Building from Source
Prerequisites
| Tool | Version |
|---|---|
| Rust | 1.85+ (edition 2024) |
| Linux only | libasound2-dev, libudev-dev, libwayland-dev, libxkbcommon-dev |
Development Build
git clone <repo-url> nightingale
cd nightingale
cargo build --release
Local Release
Linux / macOS
scripts/make-release.sh
Builds the release binary and packages it into nightingale-<target>.tar.gz.
Windows (PowerShell)
powershell -ExecutionPolicy Bypass -File scripts/make-release.ps1
Builds the release binary and packages it into nightingale-x86_64-pc-windows-msvc.zip.
CLI Flags
| Flag | Description |
|---|---|
--setup | Force re-run of the first-launch bootstrap |
Troubleshooting
First Launch Takes Too Long
The initial setup downloads Python, PyTorch, ML models, and video backgrounds.
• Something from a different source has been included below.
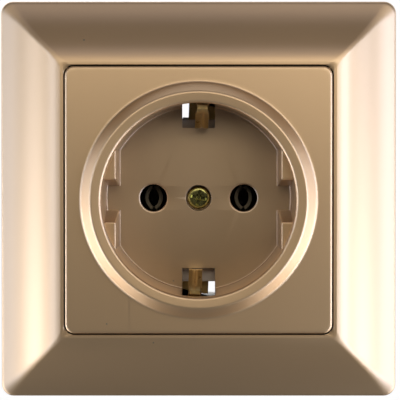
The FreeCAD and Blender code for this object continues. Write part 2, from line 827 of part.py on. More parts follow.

On a slow connection this can take 10–20 minutes. Subsequent launches skip setup entirely.
Analysis Fails
If song analysis fails:
- Check the error message in the UI for details
- Ensure you have enough disk space (~5 GB for models and cache)
- Try re-running with
--setupto reset the vendor environment - GPU memory errors may occur with very long songs — CPU fallback will be used automatically
No Sound
- Verify your audio output device is correctly configured
- Check that the audio file format is supported (
.mp3,.flac,.ogg,.wav,.m4a,.aac,.wma) - Try a different audio file to rule out file-specific issues
Microphone Not Detected
- Press
Nto cycle through available microphones - Ensure microphone permissions are granted to the application
- On macOS, check System Settings > Privacy & Security > Microphone
GPU Acceleration Not Working
The analyzer auto-detects the best backend:
- NVIDIA GPU: Requires CUDA-compatible drivers
- Apple Silicon: Uses MPS backend (some operations fall back to CPU)
- CPU: Always works as a fallback
Check the setup progress screen for which backend was detected.
Reset Everything
To completely reset Nightingale, delete the data directory:
rm -rf ~/.nightingale
The next launch will re-run setup from scratch.